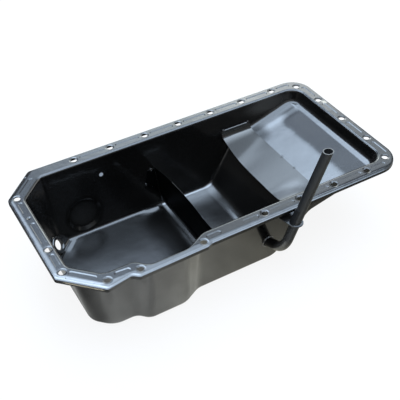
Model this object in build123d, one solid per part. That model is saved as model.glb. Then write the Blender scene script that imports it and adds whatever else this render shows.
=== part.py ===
from build123d import *
import math
import os

os.makedirs("parts", exist_ok=True)

# The pan lies with its sealing face on Z 0 and its sump below.
# X runs from the front row of bolts to the rear, Y 0 is the middle line.

# Sheet
sheet = 1.5
wall_bend = 4.0
lip_bend = 3.0
lip_depth = 8.2
lip_depth_rear = 6.7
floor_round = 6.0

# Reach of helper solids past the pan, and overlaps that keep cuts clean
beyond = 60.0
helper_round = 1.0
lap = 0.2
skim = 0.1

# Bolts in the rail
bolt_hole_radius = 4.5
bolt_pitch = 56.0
side_bolt_count = 7
near_bolt_count = 4
side_bolt_line = 116.0
first_side_bolt = 97.5
last_side_bolt = first_side_bolt + (side_bolt_count - 1) * bolt_pitch
rear_bolt_gap = 48.3
rear_bolt_line = last_side_bolt + rear_bolt_gap
rear_bolt_pitch = 57.5
rear_corner_inset_x = 7.1
rear_corner_inset_y = 10.0
rear_corner_bolt_x = rear_bolt_line - rear_corner_inset_x
rear_corner_bolt_y = side_bolt_line - rear_corner_inset_y
front_corner_bolt_y = 77.8
front_bolt_y = -33.3
bulge_bolts = [(41.5, -118.0), (83.5, -121.5), (171.5, -121.0)]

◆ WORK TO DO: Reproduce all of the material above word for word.

◆ FINISHED ANSWER:
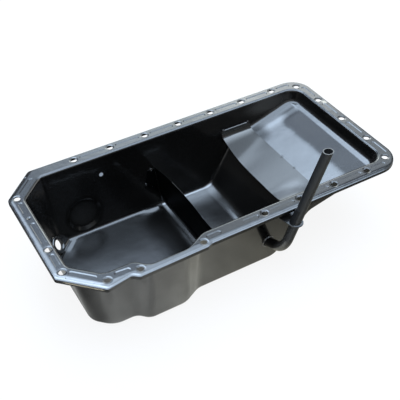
Model this object in build123d, one solid per part. That model is saved as model.glb. Then write the Blender scene script that imports it and adds whatever else this render shows.
=== part.py ===
from build123d import *
import math
import os

os.makedirs("parts", exist_ok=True)

# The pan lies with its sealing face on Z 0 and its sump below.
# X runs from the front row of bolts to the rear, Y 0 is the middle line.

# Sheet
sheet = 1.5
wall_bend = 4.0
lip_bend = 3.0
lip_depth = 8.2
lip_depth_rear = 6.7
floor_round = 6.0

# Reach of helper solids past the pan, and overlaps that keep cuts clean
beyond = 60.0
helper_round = 1.0
lap = 0.2
skim = 0.1

# Bolts in the rail
bolt_hole_radius = 4.5
bolt_pitch = 56.0
side_bolt_count = 7
near_bolt_count = 4
side_bolt_line = 116.0
first_side_bolt = 97.5
last_side_bolt = first_side_bolt + (side_bolt_count - 1) * bolt_pitch
rear_bolt_gap = 48.3
rear_bolt_line = last_side_bolt + rear_bolt_gap
rear_bolt_pitch = 57.5
rear_corner_inset_x = 7.1
rear_corner_inset_y = 10.0
rear_corner_bolt_x = rear_bolt_line - rear_corner_inset_x
rear_corner_bolt_y = side_bolt_line - rear_corner_inset_y
front_corner_bolt_y = 77.8
front_bolt_y = -33.3
bulge_bolts = [(41.5, -118.0), (83.5, -121.5), (171.5, -121.0)]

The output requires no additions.